Shakespeare characterises Hamlet’s identity as being shaped by Elizabethan paradigms and his relationships with others, highlighting how one’s identity is interdependent and ever evolving with contextual influences and one’s environment. The ghost serves as a dramatic convention that shakes Hamlet’s disposition, ‘with thoughts beyond the reaches of [his] soul?’. This portrays the influence of external occurrences on Hamlet’s psyche as Horatio states that it may ‘draw [him] into madness’, eventually developing his dual persona. Hamlet is also caught in Denmark’s’ unstable political and societal situation as captured by Hamlet’s criticism, ‘Denmark’s a prison’, illustrating how his identity is constrained by the court, underlining how one’s identity is largely a construct of the relationships surrounding them. In addition, Shakespeare’s characterisation of Ophelia is captured by her submissive tone to her father, ‘I shall obey you’ portrays how her identity is circumscribed by the men that surround her, which upon their deaths, she descends into a state of madness, exhibiting her inner division with a shocking emancipation from previous trappings, further highlighting the dependence of one’s identity upon relationships with others. The evolving nature of human psyche becomes evident through Hamlet’s encounter with Gertrude in the Closet Scene, where the setting of a ‘private room’ results in the spontaneous murder of Polonius, contrasting Hamlet’s deeply ruminative alter persona. Thus, John Bell’s statement of ‘Hamlet is, and must remain, an enigma’ portrays how contextual shifts facilitate varied interpretations of one’s character. Thus the play explores the influence of the world on one’s identity and ultimately it is this contrast between Hamlet’s ruminative self and instinctive being that cements the transformative effect of one’s surroundings on their individual psyche. 
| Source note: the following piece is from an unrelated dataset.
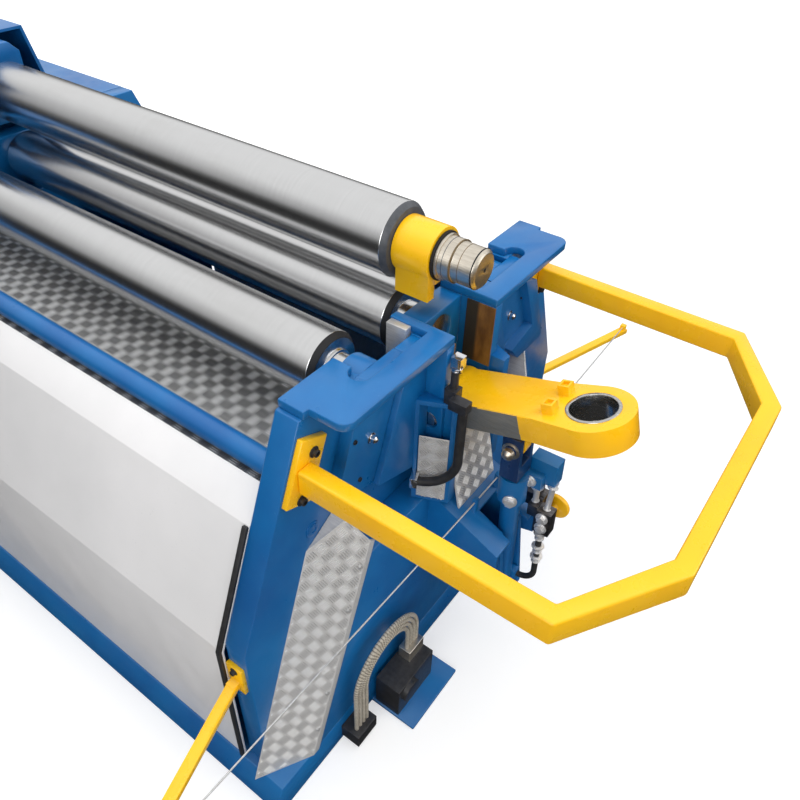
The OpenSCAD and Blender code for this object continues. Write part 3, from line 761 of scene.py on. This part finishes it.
# the small hoods beside the middle gap
hoodLook = {"turn": math.atan2(36.0, 83.0), "corner": (0.045, 0.151, 0.700), "wall": 0.0032, "margin": 0.014,
            "size": (0.066, 0.196)}


def makeHoodBars():
    look = hoodLook
    wide, deep = math.cos(look["turn"]), math.sin(look["turn"])
    for side, name in ((-1, "frontHoodBars"), (1, "rearHoodBars")):
        face = Vector((wide, -side * deep, 0))
        out = Vector((deep, side * wide, 0))
        corner = Vector(look["corner"]) * Vector((1, side, 1)) + out * look["wall"]
        if side < 0:
            place = onAxes(corner + face * look["margin"], face, (0, 0, 1), out)
        else:
            place = onAxes(corner + face * (look["margin"] + look["size"][0]), face * -1, (0, 0, 1), out)
        makeTread(name, place, look["size"], treadLook["diagonal"])


# the slanting cover in the middle gap
gapCoverLook = {"corner": (0.1452, -0.082, 0.654), "slant": (-0.048, 0, 0.2197), "size": (0.164, 0.216)}


def makeGapCoverBars():
    look = gapCoverLook
    across, slant = Vector((0, 1, 0)), Vector(look["slant"]).normalized()
    place = onAxes(look["corner"], across, slant, across.cross(slant))
    makeTread("gapCoverBars", place, look["size"], treadLook["diagonal"])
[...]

Through its eponymous protagonist, Hamlet therefore underlines the belief that identities are not autonomous, but rather shaped by one’s contextual values and societal conventions. Hamlet’s reflective truism “there is nothing either good or bad but thinking makes it so” is not only a desire for blissful ignorance, but an evident preoccupation with meta-ethical relativism where everything is judged and measured by the self (this is the precept of humanist subjectivity). Hamlet’s soliloquies are a dramatic convention which juxtapose the ‘private’ and ‘public’ identities of Hamlet, and highlight the distinctions between his reactions to different social situations. Furthermore, the play highlights the effect of language over identity and, ultimately, reality – Hamlet cannot escape the signified confines of “words, words, words”, and thus resorts to attempting to subvert them through wit (“a little more than kin…”) and double entendres. Additionally, Hamlet is riddled with epistolary references (the book read by Hamlet; the letters sent by Claudius ordering Hamlet’s death). For Shakespeare’s audience, tragedy can derive from that characteristic of the written work which also preoccupied Saussure; its capacity for redirection, for interception, and for misrepresentation. Thus, the play explores the complex interactions between the self and the world, and the inevitable impact this has upon the individual’s identity.